Flyr (Norway) (Oslo Gardermoen) has rethought its planned cash injection, it said on November 9, having failed the previous day to raise the NOK530 million kroner (USD51.2 million) in new equity it had been aiming for.
The loss-making carrier will now look to raise NOK250 million (USD24.1 million) in a private placement instead of NOK430 million (USD41.5 million), plus an unchanged sum of NOK100 million (USD9.7 million) from a subsequent offering to current shareholders. This would potentially raise NOK350 million (USD33.8 million).
However, in order to cover the remaining cash needs this winter, investors participating in the share issues would be allocated one subscription right for each new share, allowing them to buy additional stock during the first quarter of 2023. These would be exercised partially or in full on January 31, February 28, or March 31 (or just the last day of March for investors in the subsequent offering), potentially raising another NOK350 million.
The net proceeds from the private placement “will be used to reestablish the company’s financial position to bring the company through” the first quarter of 2023, while those from the subsequent offering and subscription rights will enable it “to be positioned to ramp-up for the coming spring and summer” based on its business plan and market assumptions.
“If the company fails to raise this additional new capital by the end of 1Q 2023, the company may not be able to sustain its future operations,” Flyr warned.
The application period for the private placement began on the morning of November 9 and will close on November 10 at 1630L (1530Z), although the managers and the company may “at any time resolve to close or extend the application period on short or without notice.”
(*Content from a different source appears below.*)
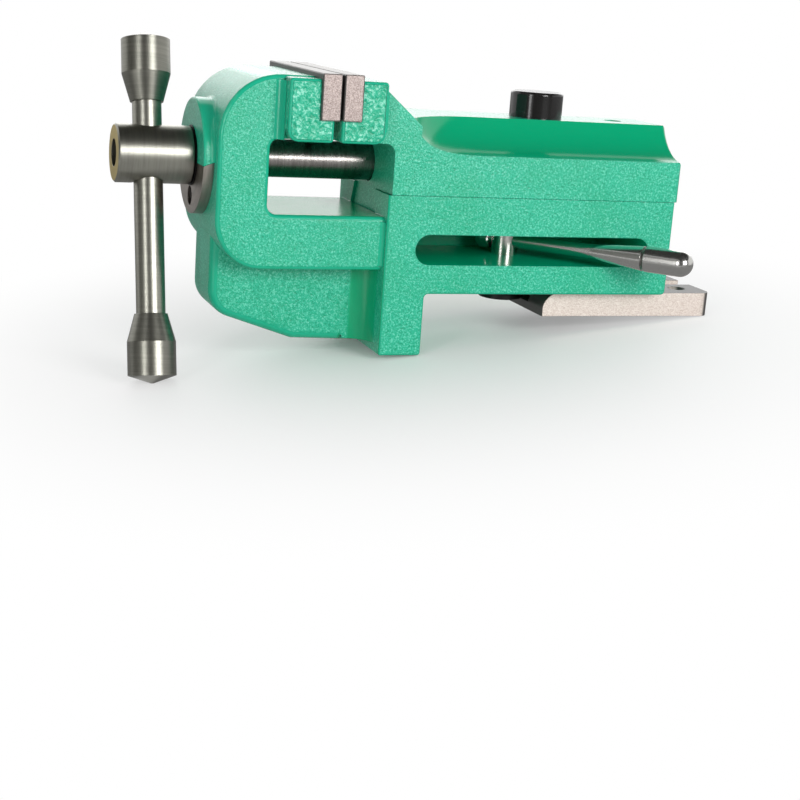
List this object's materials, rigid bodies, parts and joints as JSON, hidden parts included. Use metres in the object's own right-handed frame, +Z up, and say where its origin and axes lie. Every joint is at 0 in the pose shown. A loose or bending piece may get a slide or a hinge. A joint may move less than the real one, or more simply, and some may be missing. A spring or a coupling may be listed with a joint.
{
  "type": "jeweller's bench vise",
  "caption": "Small bench vise with a dovetail sliding jaw, sliding T-handle, quick-release button and a side lever that clamps it to its T-slot plate.",
  "frame": {"origin": "middle of the underside of the bench plate, where it stands on the bench", "axes": "+Z up, +X from the T-handle to the rear along the spindle, -Y to the side with the lever"},
  "size_m": [0.2039, 0.0802, 0.1047],
  "materials": {
    "green_paint": "hammered green enamel on cast iron, smooth in the coves",
    "ground_steel": "ground steel",
    "turned_steel": "turned steel, fine lathe marks",
    "dark_steel": "blackened steel",
    "polished_steel": "polished steel",
    "spring_steel": "drawn wire",
    "button_plastic": "gloss black",
    "foot_steel": "milled steel, warm grey",
    "plate_metal": "bare brass plate with a dark border",
    "bronze": "bearing bronze"
  },
  "bodies": {
    "base": {"base_casting": "green_paint", "name_plate": "plate_metal", "keeper_plate": "turned_steel", "keeper_screw": "dark_steel", "spindle_bush": "bronze", "front_jaw_plate": "ground_steel", "front_jaw_screws": "dark_steel"},
    "slider": {"sliding_jaw": "green_paint", "rear_jaw_plate": "ground_steel", "rear_jaw_screws": "dark_steel", "rear_plug": "dark_steel", "grub_screw": "dark_steel", "button_spring": "spring_steel"},
    "button": {"release_button": "button_plastic", "half_nut": "turned_steel"},
    "spindle": {"spindle": "dark_steel", "spindle_head": "turned_steel", "friction_screw": "dark_steel", "thrust_washer": "dark_steel"},
    "bar": {"handle_bar": "turned_steel", "handle_knob_upper": "turned_steel", "handle_knob_lower": "turned_steel"},
    "lever": {"post_nut": "polished_steel", "lever_rod": "polished_steel", "lever_handle": "polished_steel", "lever_knob": "polished_steel"},
    "t_bolt": {"t_bolt": "dark_steel"},
    "foot": {"bench_plate": "foot_steel"}
  },
  "joints": [
    {"name": "foot_slide", "type": "slide", "parent": "foot", "child": "base", "axis": [1, 0, 0], "range_m": [0, 0.042]},
    {"name": "spindle_turn", "type": "hinge", "parent": "base", "child": "spindle", "pos_m": [-0.1479, 0, 0.04725], "axis": [-1, 0, 0], "range_deg": [-84, 3600]},
    {"name": "jaw_slide", "type": "slide", "parent": "base", "child": "slider", "axis": [1, 0, 0], "range_m": [-0.0007, 0.03]},
    {"name": "button_press", "type": "slide", "parent": "slider", "child": "button", "axis": [0, 0, -1], "range_m": [0, 0.004], "stiffness_N_per_m": 1200, "springref_m": -0.004, "deforming": ["button_spring"]},
    {"name": "bar_slide", "type": "slide", "parent": "spindle", "child": "bar", "axis": [0, 0.2588, 0.9659], "range_m": [-0.006, 0.039]},
    {"name": "clamp_turn", "type": "hinge", "parent": "base", "child": "lever", "pos_m": [-0.0391, 0, 0.02265], "axis": [0, 0, -1], "range_deg": [-10.5, 96.5]},
    {"name": "bolt_lift", "type": "slide", "parent": "base", "child": "t_bolt", "axis": [0, 0, 1], "range_m": [-0.00004, 0.0003]}
  ],
  "couplings": [
    {"joint": "jaw_slide", "follows": "spindle_turn", "m_per_rad": 0.00047746},
    {"joint": "bolt_lift", "follows": "clamp_turn", "m_per_rad": 0.00015915}
  ]
}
Flyr had said on the evening of November 8, one hour after the previous private placement’s subscription period had ended, that it “has not been fully subscribed, but the company has received a proposal for an alternative transaction structure from a combination of existing and new professional investors” and that it would revert the next morning. “Flyr’s flights will continue to operate as normal,” it clarified.
In a separate investor filing on November 8, Flyr revealed that it had signed a letter of intent (LOI) with an unnamed European airline for the wet-lease of one of its aircraft with discussions ongoing for a further aircraft. The agreement “will generate positive cash flow for Flyr and is for a period of nine months, starting in February,” it said.
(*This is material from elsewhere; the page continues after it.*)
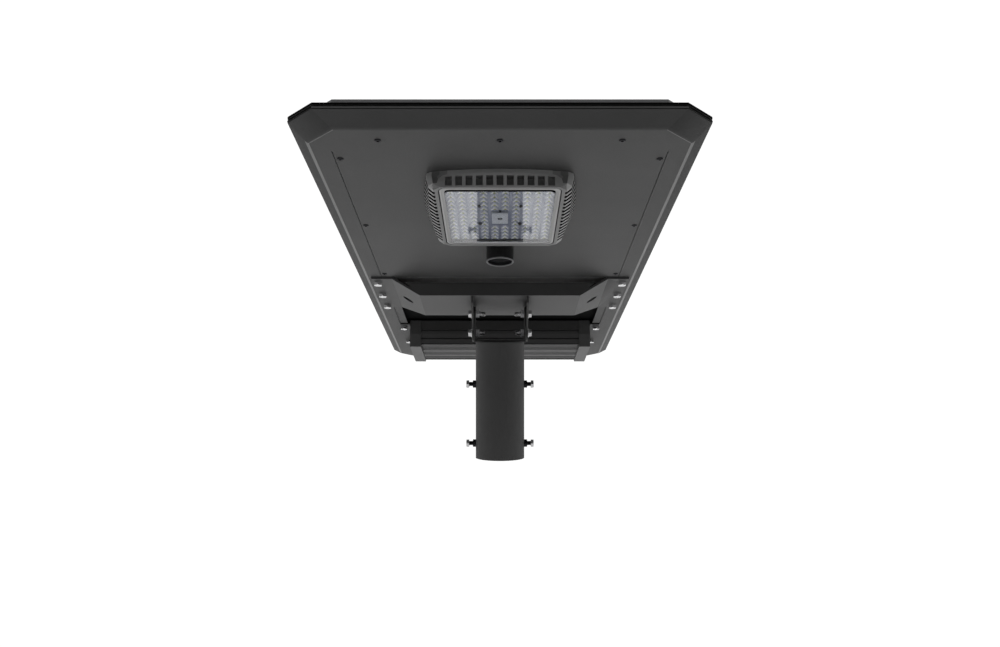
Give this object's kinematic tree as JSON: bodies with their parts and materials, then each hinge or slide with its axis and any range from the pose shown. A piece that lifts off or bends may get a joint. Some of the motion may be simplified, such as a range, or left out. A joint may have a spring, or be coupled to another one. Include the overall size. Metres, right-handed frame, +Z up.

“This wet-lease agreement provides a compelling opportunity to generate positive cash flows from aircraft that we were not planning to fully utilise in the coming winter. The agreement strengthens Flyr’s financial position as we continue to roll out our updated strategy,” said CFO Brede Huser.
The carrier said it would continue to actively pursue opportunities like these in the market throughout the winter, to raise cash and also “to be able to bring temporarily furloughed crew back as soon as possible.”
According to the ch-aviation fleets module, Flyr currently operates an all-leased fleet of six B737-8s (with a further two to be delivered) and six B737-800s.
One player that is keeping a close eye on developments is the Norwegian civil aviation authority (Luftfartstilsynet), which issues an air operator’s certificate (AOC) to all airlines registered in the country on the condition that they can show their finances are solid for up to 12 months in the future. Its director Lars Kobberstad told the newspaper Dagens Næringsliv this week: “We are following the situation closely, both through the media and in dialogue with the company. We have caught up with price movements and the capital raising and have an ongoing dialogue with the company.”